The key takeaway from this decision is that although the Lanham Act allows a cancellation action to be filed as late as five years after the date of registration, this provision refers only to the latest conceivable date that a claim may be brought, and laches can still bar a cancellation claim as little as 38 months after the date of registration. Thus, barring a legitimate excuse (e.g., the registrant significantly changes its business after obtaining its registration; the parties were engaged in active settlement discussions), a mark owner should strive to assert a cancellation claim as soon after registration as possible.

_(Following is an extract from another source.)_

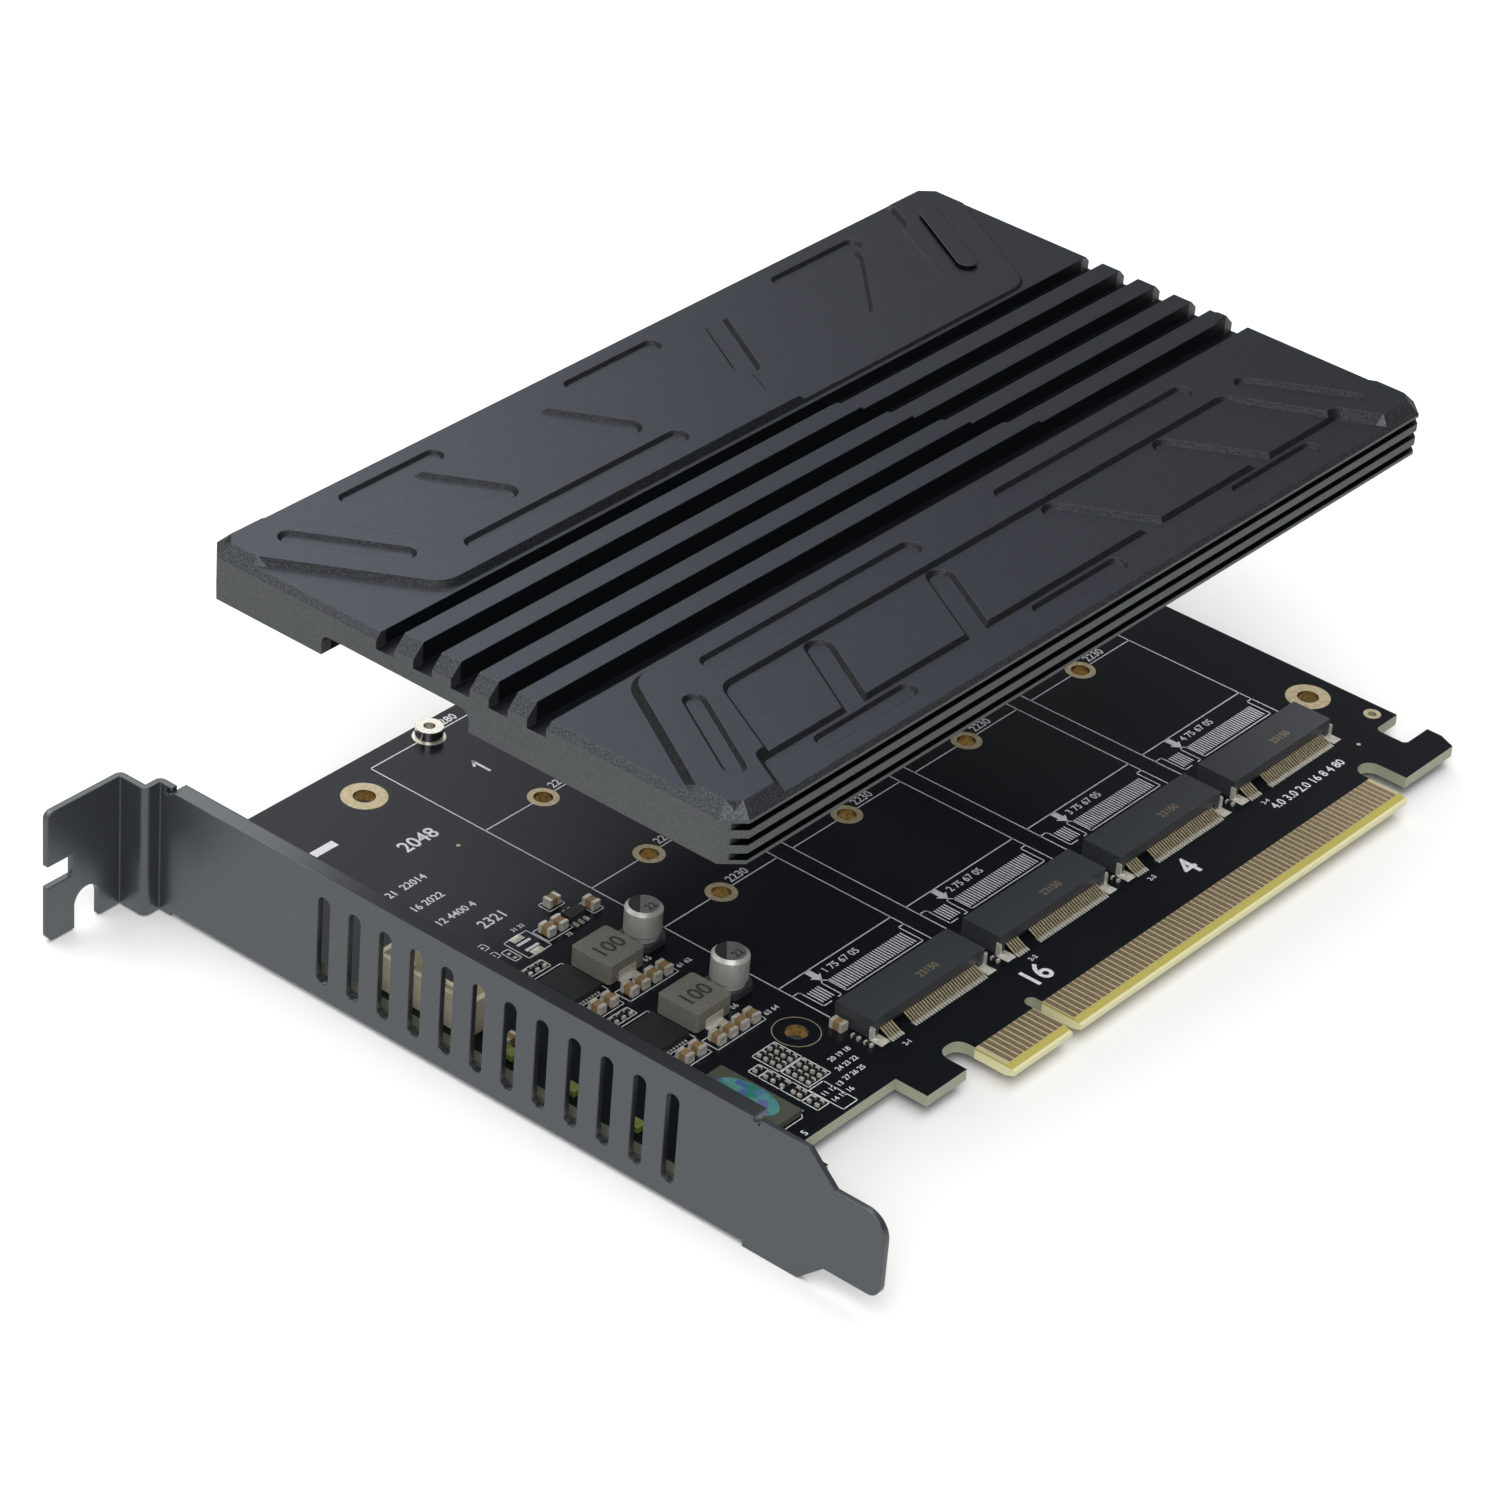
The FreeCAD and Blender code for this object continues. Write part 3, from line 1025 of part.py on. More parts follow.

 Also at issue was (i) Ava Ruha’s motion to amend, which was granted as conceded (the summary judgment motions were treated as pertaining to the Amended Petition to Cancel), (ii) Ava Ruha’s motion for Fed. R. Civ. P. 56(d) discovery, which was denied as moot in view of its substantive response to Mother’s Nutritional’s summary judgment motion and its own cross-motion for summary judgment, and (iii) evidentiary objections, which were overruled.
 The operative date could not be before the date of publication because that is the earliest an opponent may challenge an application, and it could not be after the date of registration because, even if Petitioner remained unaware of the marks at that time, Petitioner would at least have constructive knowledge of the marks as of the registration date.